I n V e r t r e t u n g
J o c h i m s e n

Quelle: Kreis Cuxhaven Sitzungsvorlage vom 01.11.2010

Schreiben des Gewerbeaufsichtsamts Lüneburg
Lüneburg 15.10.2010

Staatliches Gewerbeaufsichtsamt Lüneburg
Behörde für Arbeits-, Umwelt- und Verbraucherschutz
Christina Freifrau von Mirbach

Sehr geehrte Frau Puvogel,

mir liegt Ihre Anfrage durch Herrn Schemkes per Email vom 12.10.2010 vor. Gegenstand ist ein Zeitungsartikel in der NZ vom 09.10.2010. Die aufgeworfenen Fragen beantworte ich wie folgt:

Die Genehmigungsfähigkeit einer Boden- und Bauschuttdeponie, wie in Driftsethe projektiert, ist im Rahmen eines Planfeststellungsverfahrens gem. § 31 Abs. 2 Kreislaufwirtschafts- und Abfallgesetz (KrW-/ AbfG) zu klären. Zuständige Planfeststellungsbehörde ist das Staatliche Gewerbeaufsichtsamt Lüneburg. Bislang liegt hier ein Antrag auf Einleitung eines Planfeststellungsverfahrens für eine Deponie in der Gemeinde Driftsethe nicht vor. Auch für einen anderen Deponiestandort in der nordwestlichen Region – etwa in Haaßel – ist ein Planfeststellungsverfahren hier nicht anhängig. Es hat erste Sondierungsgespräche zwischen dem Gewerbeaufsichtsamt und der Fa. Bodo Freimuth Abbruch & Recycling GmbH für den Standort Driftsethe sowie mit der Fa. Heinrich Kriethe Kaltrecycling GmbH gegeben. Deutliche Schwerpunkte lagen dabei auf deponiefachlichen Fragestellungen, die der ingenieurmäßigen Aufbereitung durch die Vorhabenträger bedürfen, sofern sie einen Planfeststellungsantrag hier einreichen möchten.

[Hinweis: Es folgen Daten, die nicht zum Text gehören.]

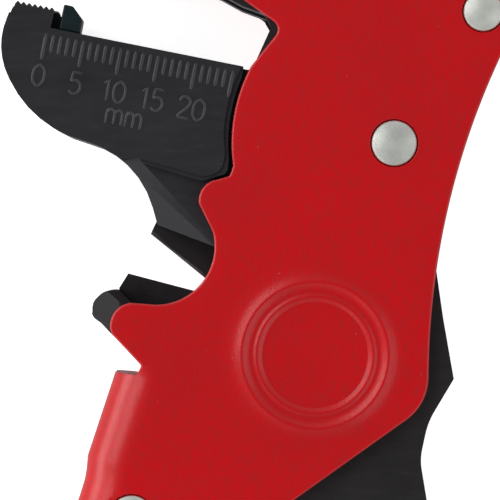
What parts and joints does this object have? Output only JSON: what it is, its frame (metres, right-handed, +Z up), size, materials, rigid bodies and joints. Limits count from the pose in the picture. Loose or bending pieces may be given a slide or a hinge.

Insofern werde ich meinerseits nach wie vor zu dem Deponieprojekt in Driftsethe keine rechts-verbindliche Aussage treffen. Sollte ein Antrag auf ein Planfeststellungsverfahren gestellt werden, werden diverse Träger öffentlicher Belange sowie auch die Öffentlichkeit im Verfahren beteiligt und können dann ihre Belange vortragen. Eine Entscheidung über die Genehmigungsfähigkeit der Deponie in fachlicher und planungsrechtlicher Hinsicht treffe ich am Ende des Verfahrens und lasse mich insofern auch nicht etwa in einem Presseinterview präjudizieren. So ist auch sinngemäß meine – im übrigen journalistisch sehr verkürzt dargestellte – Aussage zu verstehen. Dies vorausgeschickt, gebe ich Ihnen einige allgemeine Hinweise zu den rechtlichen Rahmenbedingungen eines Planfeststellungsverfahrens für diese Deponie:

Ein Flächennutzungsplan stellt lediglich eine vorbereitende, grobe Bauleitplanung dar, die keine unmittelbare rechtliche Außenwirkung entfaltet.

Auch das Ergebnis eines Raumordnungsverfahrens entfaltet keine unmittelbare Rechtswirkung für ein Vorhaben. Die Genehmigungsfähigkeit eines Projektes wird ausschließlich im nachlaufenden konkreten Zulassungsverfahren geklärt und entschieden. Im Planfeststellungsverfahren für die Deponie sind die Belange der Raumordnung zu berücksichtigen. Sie sind allerdings ein öffentlicher Belang unter vielen anderen, die in die Abwägung einzustellen sind. Ob ein Vorhaben verwirklicht werden kann, beurteilt sich ausschließlich danach, ob es den Anforderungen des einschlägigen Fachgesetzes entspricht. Das einschlägige Fachgesetz ist in diesem Falle das KrW- / AbfG.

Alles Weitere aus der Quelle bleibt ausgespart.